In the listing below, find the line holding "of the frame" and the line holding "obj.matrix_parent_inverse = Matrix.Identity(4)". Write out those two lines and all lines between, exactly, and nothing more.

◇ ◇ ◇ ◇ ◇ ◇ ◇

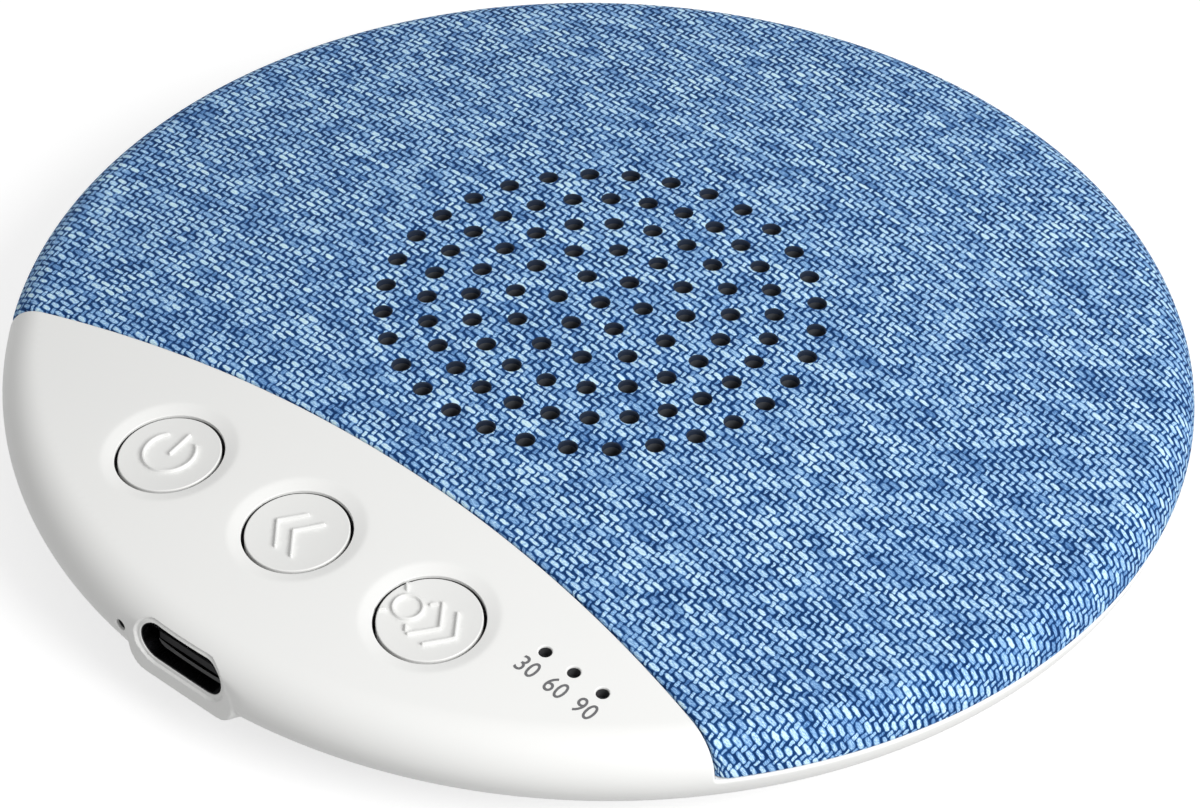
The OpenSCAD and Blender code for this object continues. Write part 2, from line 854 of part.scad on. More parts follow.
// Folded metal shell of the charging socket, with its solder feet
module usb_shell() {
    color(metal) {
        difference() {
            slot_bar(shell_w, shell_h, shell_front, shell_back);
            slot_bar(shell_w - 2 * shell_skin, shell_h - 2 * shell_skin, shell_front - over, shell_back - shell_skin);
        }
        for (s = [-1, 1])
            block(s * (shell_w / 2 + 0.2), shell_back - 2, board_top, [1, 1.2, shell_h / 2]);
    }
}

// Insulator of the charging socket with its contact tongue
module usb_tongue() {
    tip = shell_front + 0.9;
    base = shell_back - shell_skin - fit;
    tongue_t = 0.7;
    inset = shell_skin + fit;
    color("#202124") {
        slot_bar(shell_w - 2 * inset, shell_h - 2 * inset, base - 1.5, base);
        block(0, (tip + base) / 2, port_h - tongue_t / 2, [0.75 * shell_w, base - tip, tongue_t]);
    }
}

// ---------------------------------------------------------------- battery

// Flat pouch cell
module battery() {
    color("#C9CCD1")
        soft_block(0, (battery_front + battery_back) / 2, battery_z, [battery_l, battery_w, battery_t], 1.2);
}

// Protection circuit along the cell's front edge
module battery_circuit() {
    color("#C99A2E")
        block(0, battery_front - circuit_w / 2, battery_z, [circuit_l, circuit_w, circuit_h]);
}

// Adhesive foam pad between the cell and the floor of the housing
module battery_pad() {
    pad_front = opening_r + 1.5;
    color("#3A3B3D")
        block(0, (pad_front + battery_back) / 2, floor_top,
            [battery_l - 8, battery_back - pad_front - 2, pad_t]);
}

// Two-way connector on the board, at x
module lead_connector(x) {
    color("#EFE9DA")
        block(x, -board_rear - connector_size[1] / 2, board_top,
            [connector_size[0], connector_size[1], connector_h]);
}

// Point on the smooth curve through four route points, at t from b to c
function curve(a, b, c, d, t) =
    0.5 * (2 * b + (c - a) * t + (2 * a - 5 * b + 4 * c - d) * t * t + (3 * b - a - 3 * c + d) * t * t * t);
// The route with n points for each of its stretches, straight at both ends
function smooth(p, n) = concat(
    [p[0]],
    [for (i = [1:len(p) - 3], k = [0:n - 1]) curve(p[i - 1], p[i], p[i + 1], p[i + 2], k / n)],
    [p[len(p) - 2], p[len(p) - 1]]);
// Direction of a route at point i
function heading(p, i) =
    let (v = p[min(i + 1, len(p) - 1)] - p[max(i - 1, 0)]) v / norm(v);
// Level direction across a route at point i
function across(p, i) = let (v = cross(heading(p, i), [0, 0, 1])) v / norm(v);

// One insulated wire along a route, moved sideways by s
module wire(route, s) {
    sides = 8;
    p = smooth(route, 3);
    n = len(p);
    points = [for (i = [0:n - 1], k = [0:sides - 1])
        let (u = across(p, i), v = cross(u, heading(p, i)), a = 360 * k / sides)
        p[i] + s * u + lead_d / 2 * (cos(a) * u + sin(a) * v)];
    faces = concat(
        [[for (k = [0:sides - 1]) k]],
        [for (i = [0:n - 2], k = [0:sides - 1])
            let (a = i * sides + k, b = i * sides + (k + 1) % sides)
            [a, a + sides, b + sides, b]],
        [[for (k = [0:sides - 1]) n * sides - 1 - k]]);
    polyhedron(points = points, faces = faces);
}

// Pair of wires side by side along a route
module lead_pair(route) {
    color("#B3202A") wire(route, lead_d / 2 + 0.06);
    color("#1E1E20") wire(route, -lead_d / 2 - 0.06);
}

// ---------------------------------------------------------------- speaker

// Steel basket with six windows, a ledge for the surround and a flange for the gasket
module speaker_frame() {
    foot = cup_top - 0.6;
    color(metal)
    difference() {
        rotate_extrude()
            polygon([
                [cup_r + fit, foot], [cup_r + 1.9, foot], [frame_in - 0.5, ledge_z - 0.6],
                [speaker_r, ledge_z - 0.6], [speaker_r, flange_z], [frame_in, flange_z],
                [frame_in, ledge_z], [frame_in - 1.2, ledge_z], [frame_in - 1.2, ledge_z - 0.4],
                [cup_r + 1.5, cup_top], [cup_r + fit, cup_top]
            ]);
        for (i = [0:5])
            rotate([0, 0, 30 + 60 * i])
            translate([cup_r + 2.1, -3, foot - over])
            cube([frame_in - cup_r - 4.1, 6, ledge_z - foot + over]);
    }
}

// Foam ring between the speaker's flange and the dust mesh
module speaker_gasket() {
    color("#232427") ring(frame_in, speaker_r - 0.1, flange_z, gasket_t);
}

// Steel cup that holds the magnet
module magnet_cup() {
    color(metal)
    difference() {
        translate([0, 0, cup_z]) cylinder(r = cup_r, h = cup_h);
        translate([0, 0, cup_z + cup_floor]) cylinder(r = cup_r - cup_wall, h = cup_h);
    }
}

// Disc magnet
module speaker_magnet() {
    color("#8C8F94")
        translate([0, 0, cup_z + cup_floor]) cylinder(r = plate_r - 0.2, h = cup_h - cup_floor - plate_t);
}

// Pole plate on the magnet, level with the cup
module pole_plate() {
    color(metal) translate([0, 0, cup_top - plate_t]) cylinder(r = plate_r, h = plate_t);
}

// Voice coil on its former
module voice_coil() {
    color("#B5642C") {
        ring(former_in, former_in + former_t, coil_foot, former_top - coil_foot);
        ring(former_in + former_t / 2, coil_out, coil_foot + 0.15, 1.5);
    }
}

// Cone with a flat rim for the surround
module speaker_cone() {
    neck = former_in + former_t + fit;
    color("#2A2C30")
        rotate_extrude()
        polygon([
            [neck, former_top - 0.6], [cone_r - lip_w, ledge_z - 0.35], [cone_r, ledge_z - 0.35],
            [cone_r, ledge_z], [cone_r - lip_w, ledge_z], [neck, former_top - 0.2]
        ]);
}

// Domed cap over the voice coil
module dust_cap() {
    skin = 0.25;
    foot_r = former_in + former_t;
    cap_r = (foot_r * foot_r + dust_h * dust_h) / (2 * dust_h);
    drop = cap_r - dust_h;
    centre = [0, former_top - drop];
    color("#2A2C30")
        rotate_extrude()
        polygon(concat(
            arc(centre, cap_r, 90, asin(drop / cap_r), 8),
            arc(centre, cap_r - skin, asin(drop / (cap_r - skin)), 90, 8)));
}

// Rubber roll between the cone and the frame's ledge
module cone_surround() {
    mid_z = ledge_z + surround_t / 2;
    color("#3A3B3D")
        rotate_extrude() {
            intersection() {
                translate([roll_c, mid_z])
                    difference() {
                        circle(r = roll_r + surround_t / 2, $fn = 48);
                        circle(r = roll_r - surround_t / 2, $fn = 48);
                    }
                translate([0, mid_z]) square([speaker_r, 2 * roll_r]);
            }
            for (side = [-1, 1])
                translate([roll_c + side * (roll_r + lip_w / 2) - lip_w / 2, ledge_z]) square([lip_w, surround_t]);
        }
}

// Terminal strip on the side of the frame
module speaker_terminals() {
    color("#C99A2E")
        rotate([0, 0, terminal_a])
        block(terminal_r + terminal_size[0] / 2, 0, terminal_z, terminal_size);
}

main_housing();
base_cover();
grille_cap();
fabric_skin();
dust_mesh();
button_cap(-1);  // power_button
button_cap(0);  // previous_button
button_cap(1);  // next_button
switch_plunger(-1);  // power_plunger
switch_plunger(0);  // previous_plunger
switch_plunger(1);  // next_plunger
switch_case(-1);  // power_switch
switch_case(0);  // previous_switch
switch_case(1);  // next_switch
main_board();
board_screws();
controller_chip();
amplifier_chip();
memory_chip();
board_parts();
timer_leds();
timer_light_guide();
charge_led();
charge_light_guide();
usb_shell();
usb_tongue();
battery();
battery_circuit();
battery_pad();
lead_connector(-connector_x);  // battery_connector
lead_pair(battery_route);  // battery_leads
speaker_frame();
speaker_gasket();
magnet_cup();
speaker_magnet();
pole_plate();
voice_coil();
speaker_cone();
dust_cap();
cone_surround();
speaker_terminals();
lead_connector(connector_x);  // speaker_connector
lead_pair(speaker_route);  // speaker_leads
rubber_feet();
base_screws();
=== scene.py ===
"""White noise sound machine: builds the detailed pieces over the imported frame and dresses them.

The body is a low round puck. Its half section is unrolled into a flat plan, in which the edges
of the housing and of the cloth are laid out and triangulated, and the plan is then folded back
over the body. Lengths in the classes are millimetres; meshes are in metres.
"""

import json
import logging
import math
from dataclasses import dataclass, field
from enum import Enum
from typing import Callable, Sequence

import bmesh
import bpy
import numpy as np
from mathutils import Matrix, Vector
from mathutils.geometry import delaunay_2d_cdt
from mathutils.kdtree import KDTree


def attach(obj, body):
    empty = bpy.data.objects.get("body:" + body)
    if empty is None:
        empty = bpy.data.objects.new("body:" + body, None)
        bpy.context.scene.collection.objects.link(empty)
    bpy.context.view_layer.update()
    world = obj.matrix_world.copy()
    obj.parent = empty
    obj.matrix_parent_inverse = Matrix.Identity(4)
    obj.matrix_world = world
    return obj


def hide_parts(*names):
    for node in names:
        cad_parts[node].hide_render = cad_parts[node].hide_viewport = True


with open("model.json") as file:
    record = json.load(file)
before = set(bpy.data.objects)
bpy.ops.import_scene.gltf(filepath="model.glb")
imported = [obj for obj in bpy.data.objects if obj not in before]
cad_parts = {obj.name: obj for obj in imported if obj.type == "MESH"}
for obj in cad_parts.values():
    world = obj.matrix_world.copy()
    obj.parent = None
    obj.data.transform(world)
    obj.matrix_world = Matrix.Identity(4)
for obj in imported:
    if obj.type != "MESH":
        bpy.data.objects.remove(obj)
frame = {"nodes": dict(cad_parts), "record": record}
log = logging.getLogger("sound_machine")
MM = 0.001
UP = np.array([0.0, 0.0, 1.0])

# A function of plan points or of a row's points, a row's points with their normals, and a set of
# points with its least distance to the sets before it
PlaceOf = Callable[[np.ndarray], np.ndarray]
Row = tuple[np.ndarray, np.ndarray | None]
PointSet = tuple[np.ndarray, float]


# ------------------------------------------------------------------ plan and section

def unit(rows: np.ndarray) -> np.ndarray:
    """Scales each row to length one."""
    return rows / np.maximum(np.linalg.norm(rows, axis=-1, keepdims=True), 1e-12)


def soft_max(a: np.ndarray, b: np.ndarray, width: float) -> np.ndarray:
    """Larger of two heights, with the crease between them rounded over a width."""
    return (a + b + np.sqrt((a - b) ** 2 + width ** 2)) / 2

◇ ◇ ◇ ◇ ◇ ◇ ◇

- [EXERCISE RESPONSE]
// Terminal strip on the side of the frame
module speaker_terminals() {
    color("#C99A2E")
        rotate([0, 0, terminal_a])
        block(terminal_r + terminal_size[0] / 2, 0, terminal_z, terminal_size);
}

main_housing();
base_cover();
grille_cap();
fabric_skin();
dust_mesh();
button_cap(-1);  // power_button
button_cap(0);  // previous_button
button_cap(1);  // next_button
switch_plunger(-1);  // power_plunger
switch_plunger(0);  // previous_plunger
switch_plunger(1);  // next_plunger
switch_case(-1);  // power_switch
switch_case(0);  // previous_switch
switch_case(1);  // next_switch
main_board();
board_screws();
controller_chip();
amplifier_chip();
memory_chip();
board_parts();
timer_leds();
timer_light_guide();
charge_led();
charge_light_guide();
usb_shell();
usb_tongue();
battery();
battery_circuit();
battery_pad();
lead_connector(-connector_x);  // battery_connector
lead_pair(battery_route);  // battery_leads
speaker_frame();
speaker_gasket();
magnet_cup();
speaker_magnet();
pole_plate();
voice_coil();
speaker_cone();
dust_cap();
cone_surround();
speaker_terminals();
lead_connector(connector_x);  // speaker_connector
lead_pair(speaker_route);  // speaker_leads
rubber_feet();
base_screws();
=== scene.py ===
"""White noise sound machine: builds the detailed pieces over the imported frame and dresses them.

The body is a low round puck. Its half section is unrolled into a flat plan, in which the edges
of the housing and of the cloth are laid out and triangulated, and the plan is then folded back
over the body. Lengths in the classes are millimetres; meshes are in metres.
"""

import json
import logging
import math
from dataclasses import dataclass, field
from enum import Enum
from typing import Callable, Sequence

import bmesh
import bpy
import numpy as np
from mathutils import Matrix, Vector
from mathutils.geometry import delaunay_2d_cdt
from mathutils.kdtree import KDTree


def attach(obj, body):
    empty = bpy.data.objects.get("body:" + body)
    if empty is None:
        empty = bpy.data.objects.new("body:" + body, None)
        bpy.context.scene.collection.objects.link(empty)
    bpy.context.view_layer.update()
    world = obj.matrix_world.copy()
    obj.parent = empty
    obj.matrix_parent_inverse = Matrix.Identity(4)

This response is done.